▶ _What you should do_
Restate the span of lines that starts with the line containing "end = neck_end - along * 2 * GAP" and ends with the line containing "cad_parts[node].hide_render = cad_parts[node].hide_viewport", word for word, including both, with nothing else.

● ● ● ● ● ● ●

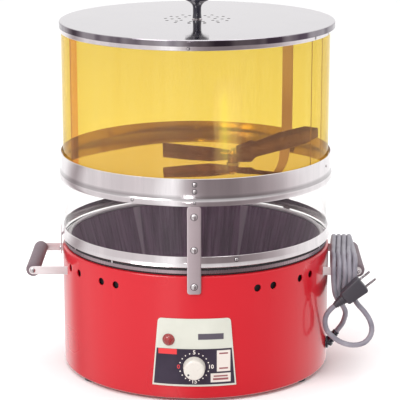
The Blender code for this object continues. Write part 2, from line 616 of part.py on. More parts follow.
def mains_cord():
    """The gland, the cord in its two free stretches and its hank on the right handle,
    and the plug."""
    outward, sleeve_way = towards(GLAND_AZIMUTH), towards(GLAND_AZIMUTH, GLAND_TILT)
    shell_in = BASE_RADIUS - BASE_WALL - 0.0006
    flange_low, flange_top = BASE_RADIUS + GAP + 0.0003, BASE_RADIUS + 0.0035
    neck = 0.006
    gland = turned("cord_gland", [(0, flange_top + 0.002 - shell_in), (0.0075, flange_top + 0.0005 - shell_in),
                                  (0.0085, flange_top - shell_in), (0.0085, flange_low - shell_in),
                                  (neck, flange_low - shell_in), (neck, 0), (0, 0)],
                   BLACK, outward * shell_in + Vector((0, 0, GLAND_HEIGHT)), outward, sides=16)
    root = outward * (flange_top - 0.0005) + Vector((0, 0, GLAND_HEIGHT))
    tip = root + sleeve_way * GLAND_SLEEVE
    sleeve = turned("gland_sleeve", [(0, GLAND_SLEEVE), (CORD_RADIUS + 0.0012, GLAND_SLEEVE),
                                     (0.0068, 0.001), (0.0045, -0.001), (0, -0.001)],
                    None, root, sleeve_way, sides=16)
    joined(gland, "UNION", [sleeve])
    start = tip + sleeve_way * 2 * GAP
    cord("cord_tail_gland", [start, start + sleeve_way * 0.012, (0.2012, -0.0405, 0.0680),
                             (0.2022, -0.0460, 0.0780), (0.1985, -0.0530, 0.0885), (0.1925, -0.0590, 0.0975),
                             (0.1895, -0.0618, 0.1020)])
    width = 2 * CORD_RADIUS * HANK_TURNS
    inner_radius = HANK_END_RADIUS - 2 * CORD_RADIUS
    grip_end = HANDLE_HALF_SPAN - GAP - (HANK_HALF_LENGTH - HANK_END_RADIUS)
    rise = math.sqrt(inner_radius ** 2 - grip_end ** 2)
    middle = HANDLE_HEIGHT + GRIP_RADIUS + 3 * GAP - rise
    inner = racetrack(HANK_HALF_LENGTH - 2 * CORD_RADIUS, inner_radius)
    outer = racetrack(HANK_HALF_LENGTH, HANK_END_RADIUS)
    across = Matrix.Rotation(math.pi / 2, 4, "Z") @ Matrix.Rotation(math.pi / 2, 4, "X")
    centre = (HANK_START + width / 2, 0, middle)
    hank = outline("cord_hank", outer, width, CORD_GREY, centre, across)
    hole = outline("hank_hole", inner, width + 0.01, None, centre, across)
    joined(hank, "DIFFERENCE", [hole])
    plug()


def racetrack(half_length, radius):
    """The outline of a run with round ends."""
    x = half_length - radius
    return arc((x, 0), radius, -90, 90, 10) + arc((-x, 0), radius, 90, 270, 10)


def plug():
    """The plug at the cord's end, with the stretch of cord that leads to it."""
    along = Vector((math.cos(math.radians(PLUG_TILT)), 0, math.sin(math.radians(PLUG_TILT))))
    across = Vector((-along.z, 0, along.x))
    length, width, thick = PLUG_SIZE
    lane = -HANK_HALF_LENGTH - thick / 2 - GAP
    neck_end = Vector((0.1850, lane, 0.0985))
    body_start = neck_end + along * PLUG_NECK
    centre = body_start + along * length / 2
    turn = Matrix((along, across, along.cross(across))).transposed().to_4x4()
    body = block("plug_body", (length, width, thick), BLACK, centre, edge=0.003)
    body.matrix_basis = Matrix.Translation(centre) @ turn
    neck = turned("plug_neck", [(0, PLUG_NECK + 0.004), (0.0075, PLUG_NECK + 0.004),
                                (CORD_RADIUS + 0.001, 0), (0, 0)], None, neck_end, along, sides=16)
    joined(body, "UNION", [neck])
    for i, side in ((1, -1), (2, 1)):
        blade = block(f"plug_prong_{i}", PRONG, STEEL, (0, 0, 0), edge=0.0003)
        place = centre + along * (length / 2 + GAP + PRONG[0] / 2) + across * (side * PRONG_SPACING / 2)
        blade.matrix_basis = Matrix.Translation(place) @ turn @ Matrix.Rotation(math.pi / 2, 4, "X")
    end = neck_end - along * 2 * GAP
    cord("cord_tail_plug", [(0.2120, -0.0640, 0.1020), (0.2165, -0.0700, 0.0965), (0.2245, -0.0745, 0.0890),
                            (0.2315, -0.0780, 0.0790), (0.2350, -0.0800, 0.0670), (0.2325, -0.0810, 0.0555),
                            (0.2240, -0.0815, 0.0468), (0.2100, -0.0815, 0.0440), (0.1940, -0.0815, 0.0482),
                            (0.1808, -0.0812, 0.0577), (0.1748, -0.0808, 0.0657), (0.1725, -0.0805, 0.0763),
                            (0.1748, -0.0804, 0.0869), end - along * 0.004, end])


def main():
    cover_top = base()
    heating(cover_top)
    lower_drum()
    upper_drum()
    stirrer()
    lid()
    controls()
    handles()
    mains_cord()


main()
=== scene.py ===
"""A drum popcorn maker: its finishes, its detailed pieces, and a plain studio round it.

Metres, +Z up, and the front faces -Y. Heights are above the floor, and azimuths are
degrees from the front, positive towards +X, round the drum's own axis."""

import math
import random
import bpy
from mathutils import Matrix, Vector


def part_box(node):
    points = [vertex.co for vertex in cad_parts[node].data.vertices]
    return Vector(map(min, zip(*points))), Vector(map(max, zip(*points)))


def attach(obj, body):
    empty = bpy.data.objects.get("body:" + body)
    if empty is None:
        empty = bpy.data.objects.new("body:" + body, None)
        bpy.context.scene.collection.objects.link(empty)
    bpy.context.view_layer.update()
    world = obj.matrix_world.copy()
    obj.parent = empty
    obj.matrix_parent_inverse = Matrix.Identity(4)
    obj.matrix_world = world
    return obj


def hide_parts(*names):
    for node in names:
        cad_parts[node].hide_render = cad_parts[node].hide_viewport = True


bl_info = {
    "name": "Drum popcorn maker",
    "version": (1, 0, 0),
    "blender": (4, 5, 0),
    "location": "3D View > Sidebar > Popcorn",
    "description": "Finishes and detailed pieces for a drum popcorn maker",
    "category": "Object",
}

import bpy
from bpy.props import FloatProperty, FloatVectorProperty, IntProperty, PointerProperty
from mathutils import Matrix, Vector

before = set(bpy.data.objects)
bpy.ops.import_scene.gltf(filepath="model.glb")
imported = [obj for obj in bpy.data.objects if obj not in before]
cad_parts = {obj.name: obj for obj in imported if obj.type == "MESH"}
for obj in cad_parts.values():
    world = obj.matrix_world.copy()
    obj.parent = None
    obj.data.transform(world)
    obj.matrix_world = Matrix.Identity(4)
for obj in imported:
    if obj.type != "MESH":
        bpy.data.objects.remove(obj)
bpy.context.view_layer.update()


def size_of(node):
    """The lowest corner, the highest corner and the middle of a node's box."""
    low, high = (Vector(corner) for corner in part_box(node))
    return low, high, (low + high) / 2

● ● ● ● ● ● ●

▶ _Task result_
    end = neck_end - along * 2 * GAP
    cord("cord_tail_plug", [(0.2120, -0.0640, 0.1020), (0.2165, -0.0700, 0.0965), (0.2245, -0.0745, 0.0890),
                            (0.2315, -0.0780, 0.0790), (0.2350, -0.0800, 0.0670), (0.2325, -0.0810, 0.0555),
                            (0.2240, -0.0815, 0.0468), (0.2100, -0.0815, 0.0440), (0.1940, -0.0815, 0.0482),
                            (0.1808, -0.0812, 0.0577), (0.1748, -0.0808, 0.0657), (0.1725, -0.0805, 0.0763),
                            (0.1748, -0.0804, 0.0869), end - along * 0.004, end])


def main():
    cover_top = base()
    heating(cover_top)
    lower_drum()
    upper_drum()
    stirrer()
    lid()
    controls()
    handles()
    mains_cord()


main()
=== scene.py ===
"""A drum popcorn maker: its finishes, its detailed pieces, and a plain studio round it.

Metres, +Z up, and the front faces -Y. Heights are above the floor, and azimuths are
degrees from the front, positive towards +X, round the drum's own axis."""

import math
import random
import bpy
from mathutils import Matrix, Vector


def part_box(node):
    points = [vertex.co for vertex in cad_parts[node].data.vertices]
    return Vector(map(min, zip(*points))), Vector(map(max, zip(*points)))


def attach(obj, body):
    empty = bpy.data.objects.get("body:" + body)
    if empty is None:
        empty = bpy.data.objects.new("body:" + body, None)
        bpy.context.scene.collection.objects.link(empty)
    bpy.context.view_layer.update()
    world = obj.matrix_world.copy()
    obj.parent = empty
    obj.matrix_parent_inverse = Matrix.Identity(4)
    obj.matrix_world = world
    return obj


def hide_parts(*names):
    for node in names:
        cad_parts[node].hide_render = cad_parts[node].hide_viewport = True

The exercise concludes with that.